Scene Recognition
Benjamin Leib
bgleib

The Algorithm

This programs uses a bag of words model to do scene recognition. It involves a pipeline with several steps. First, features are extracted from the training images. For my implementation, these are SIFT features sampled densely with a bin size of 4 and a step size of 8, found using the vlfeat library. These features are then used to create a 'visual vocabulary.' To do this, I first randomly sample 1/50th of the features (to reduce computational complexity) and then run them through vlfeat's K-means implementation, which clusters them into 200 categories. The cluster centers for these categories then define my 200-word visual vocabulary. I then go back through the training images and create for each one a histogram of its distribution over the 'words', where each feature in the image is assigned to the histogram bin corresponding to the word, or cluster center, which it is closest to according to normal L2 distance. After normalizing these histograms I feed them along with scene labels for the images into a linear SVM implementation in order to train a series of 1 vs. all models, with one model for each scene category.
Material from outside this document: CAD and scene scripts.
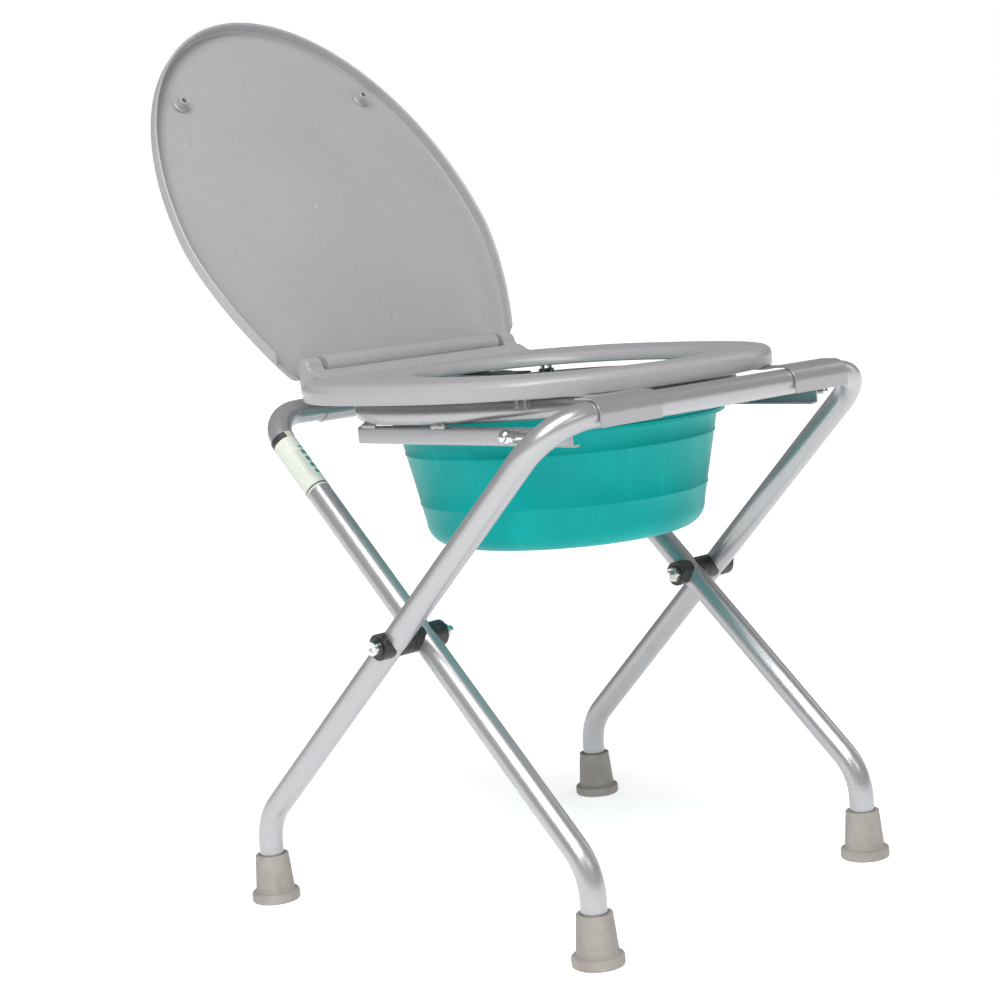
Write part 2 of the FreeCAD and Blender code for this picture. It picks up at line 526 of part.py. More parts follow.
# ---- assembly -------------------------------------------------------------------------------
def build():
    """Every node at rest, before the shift to the chair's own origin."""
    nodes = {"front_frame_tube": frame_tube(FRONT_ROD, FRONT_PATH),
             "rear_frame_tube": frame_tube(REAR_ROD, REAR_PATH)}
    nodes.update(both_sides("rear_foot", lambda s: rubber_foot(s * REAR_FOOT_HALF, REAR_FOOT_Y)))
    nodes.update(both_sides("front_foot", lambda s: rubber_foot(s * FRONT_FOOT_HALF, FRONT_FOOT_Y)))
    nodes["rear_foot_washers"] = foot_washers(REAR_FOOT_HALF, REAR_FOOT_Y)
    nodes["front_foot_washers"] = foot_washers(FRONT_FOOT_HALF, FRONT_FOOT_Y)
    for name, make in (("outer_spacer", outer_spacer), ("inner_spacer", inner_spacer),
                       ("outer_cap", outer_cap), ("inner_cap", inner_cap),
                       ("pivot_bolt", pivot_bolt), ("pivot_nut", pivot_nut),
                       ("side_rail", side_rail), ("front_clip", front_clip),
                       ("hinge_sleeve", hinge_sleeve), ("pin_guide", pin_guide),
                       ("lock_pin", lock_pin), ("lid_hinge_pin", hinge_pin)):
        nodes.update(both_sides(name, make))
    ring = ring_tube()
    nodes["seat_ring_tube"] = ring
    nodes["weld_beads"] = weld_beads(ring, [nodes["side_rail_left"], nodes["side_rail_right"]])
    straps = [nodes[f"{part}_{side}"] for part in ("front_clip", "hinge_sleeve") for side in SIDES]
    nodes["seat"] = seat_body()
    nodes["seat_snap_clips"] = snap_clips(ring, straps)
    nodes["lid"] = lid_body()
    nodes["bucket"] = bucket()
    nodes["quality_label"] = quality_label()
    return nodes


def box_centre_y(nodes):
    """Middle of the whole chair along Y."""
    whole = Part.makeCompound(list(nodes.values())).optimalBoundingBox(False)
    return (whole.YMin + whole.YMax) / 2


NODES = build()
SHIFT_Y = -box_centre_y(NODES)

os.makedirs("parts", exist_ok=True)
for node_name, node_shape in NODES.items():
    node_shape.translate(V(0, SHIFT_Y, 0))
    node_shape.exportStep(f"parts/{node_name}.step")
print("nodes", len(NODES), "shift along Y", round(SHIFT_Y, 3))
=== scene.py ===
import bpy
import bmesh
import json
import math
import numpy as np
from mathutils import Matrix, Vector

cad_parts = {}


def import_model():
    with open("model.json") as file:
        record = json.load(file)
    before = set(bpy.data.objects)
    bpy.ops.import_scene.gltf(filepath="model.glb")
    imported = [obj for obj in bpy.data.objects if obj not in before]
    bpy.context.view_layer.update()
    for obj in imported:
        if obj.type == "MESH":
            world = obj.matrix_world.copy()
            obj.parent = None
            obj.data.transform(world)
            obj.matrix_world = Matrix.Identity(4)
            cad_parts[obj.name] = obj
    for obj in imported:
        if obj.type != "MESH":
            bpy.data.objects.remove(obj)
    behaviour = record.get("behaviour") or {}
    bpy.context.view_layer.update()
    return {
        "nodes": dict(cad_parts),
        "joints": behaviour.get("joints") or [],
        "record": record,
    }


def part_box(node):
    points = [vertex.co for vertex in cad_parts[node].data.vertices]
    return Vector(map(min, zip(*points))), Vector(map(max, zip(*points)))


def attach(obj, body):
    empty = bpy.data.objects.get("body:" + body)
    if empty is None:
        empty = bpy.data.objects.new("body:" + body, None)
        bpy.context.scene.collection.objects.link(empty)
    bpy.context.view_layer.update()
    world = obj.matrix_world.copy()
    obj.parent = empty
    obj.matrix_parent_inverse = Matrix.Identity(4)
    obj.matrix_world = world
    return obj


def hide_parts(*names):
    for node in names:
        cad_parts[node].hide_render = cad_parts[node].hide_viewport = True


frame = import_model()
NODES = frame["nodes"]


SIDES = {"left": -1, "right": 1}


def joint_at(name):
    """Where a joint is, in the row frame."""
    return Vector(next(j for j in frame["joints"] if j["name"] == name)["pos_m"])


# ---- driving dimensions: millimetres from the pivot axis (x, y) and the floor (z) ------------
MM = 0.001
PIVOT = joint_at("frame_fold")
HINGE = joint_at("lid_hinge")
HINGE_Y, HINGE_Z = (HINGE.y - PIVOT.y) / MM, HINGE.z / MM

SEAT_HALF, SEAT_WIDE_Y, SEAT_FRONT_Y, SEAT_REAR_Y, SEAT_EDGE_Y = 190.4, 51.0, -191.5, 216.0, 188.0
SEAT_FRONT_EXP, SEAT_REAR_EXP = 2.6, 2.05
SEAT_TOP_Z, SEAT_SKIRT_Z, SEAT_INNER_Z, SEAT_CEILING_Z = 466.0, 449.0, 455.2, 462.8
SEAT_WALL, SEAT_ROUND, HOLE_ROUND, SEAT_CROWN = 3.2, 7.5, 9.0, 0.7
HOLE_HALF, HOLE_FRONT_Y, HOLE_REAR_Y = 117.0, -146.0, 116.0
LUG_X0, LUG_X1, LUG_R = 111.5, 128.0, 9.9
CRADLE_Y0, CRADLE_Y1, CRADLE_TOP_Z, CRADLE_R = 147.0, 169.0, 473.0, 11.4
CRADLE_UNDER_Z, UNDER_BARREL_Z = 458.0, 461.0  # underside of the cradle; top of the ring inside it

LID_HALF, LID_WIDE, LID_TIP, LID_REAR, LID_EDGE = 183.0, 148.1, 400.0, -126.6, -5.0
LID_TIP_EXP, LID_REAR_EXP = 2.0, 1.6
LID_LIFT, LID_PANEL, LID_RIM, LID_WALL, LID_ROUND = 10.5, 3.0, 8.8, 3.0, 2.6
LID_RIM_START, LID_FILLET, LID_OPEN_DEG = 16.0, 4.5, 122.4
BARREL_X, BARREL_R = 105.5, 10.8
STUD_X, STUD_AT, STUD_R, STUD_BORE_R, STUD_H = 110.0, 306.0, 5.0, 2.7, 9.0
GATE_AT = (-9.0, 181.0)                        # the lid's moulding gate: x, distance from the hinge
EJECTORS_AT = ((-119.0, 261.0), (58.0, 210.0), (13.0, 49.0))

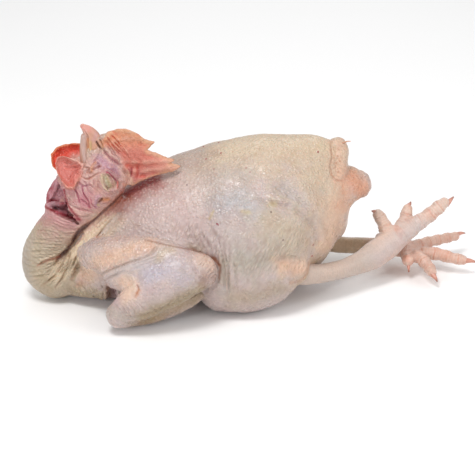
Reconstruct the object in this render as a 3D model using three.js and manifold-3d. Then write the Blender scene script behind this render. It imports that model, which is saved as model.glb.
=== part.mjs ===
// Whole raw yellow-skinned chicken, plucked, with its head, wings, legs and feet.
// It lies on its breast with the neck folded back over itself and the head on the shoulder.
// Millimetres. +X points to the tail, -Y to the bird's left side, +Z up.
// The origin is on the flat spot under the breast.

import * as THREE from 'three';
import { mergeVertices } from 'three/addons/utils/BufferGeometryUtils.js';
import Module from 'manifold-3d';

const wasm = await Module();
wasm.setup();

// A limb is a list of stations [x, y, z, half width, half height].
// The half width is measured along the limb's side direction, the half height across it.

const SIDEWAYS = [0, 1, 0];
const LENGTHWAYS = [1, 0, 0];
const TOE_SIDE = [0.3, 1, 0.2];

const trunk = [
  [-112, 0, 42, 42, 34],
  [-90, 0, 48, 50, 44],
  [-68, 0, 53, 57, 53],
  [-40, 0, 58, 62, 60],
  [-8, 0, 61, 65, 64],
  [25, 0, 62, 64, 65],
  [50, 0, 63, 57, 59],
  [68, 0, 65, 47, 51],
  [82, 0, 69, 35, 40],
];

const rump = [
  [-6, 0, 86, 54, 36],
  [26, 0, 94, 50, 37],
  [52, 0, 101, 38, 32],
  [72, 0, 105, 27, 28],
  [84, 0, 108, 22, 24],
];

const crop = [
  [-131, -6, 16, 28, 14],
  [-118, -3, 20, 38, 19],
  [-100, 0, 24, 44, 24],
];

const neck = [
  [-66, -5, 86, 20, 18],
  [-84, -9, 76, 17, 16],
  [-99, -13, 62, 16, 16],
  [-115, -16, 47, 16, 16],
  [-128, -16, 32, 17, 16],
  [-137, -15, 23, 17, 17],
  [-147, -13, 20, 17, 18],
  [-156, -11, 25, 17, 18],
  [-159, -10, 34, 16, 17],
  [-156, -10, 45, 16, 17],
  [-148, -11, 57, 16, 18],
  [-140, -13, 68, 16, 18],
  [-135, -14, 79, 15, 20],
  [-132, -15, 90, 14, 22],
  [-126, -16, 101, 13, 20],
  [-119, -18, 112, 12, 15],
];

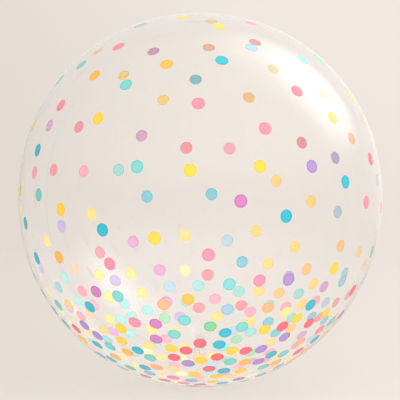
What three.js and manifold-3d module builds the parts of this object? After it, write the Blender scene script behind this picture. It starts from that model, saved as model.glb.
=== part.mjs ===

With these models, I then classify the test images by building their histograms the same way as for the training images and then running them through the SVM models.

Results

I achieved an overall accuracy of 66.27% on 1500 test images. See below for the confusion matrix. As is evident from the matrix, the most common error where almost exactly what you'd expect- for instance, the two most common errors appear to be bedrooms and livingrooms getting confused and open country and coasts getting confused.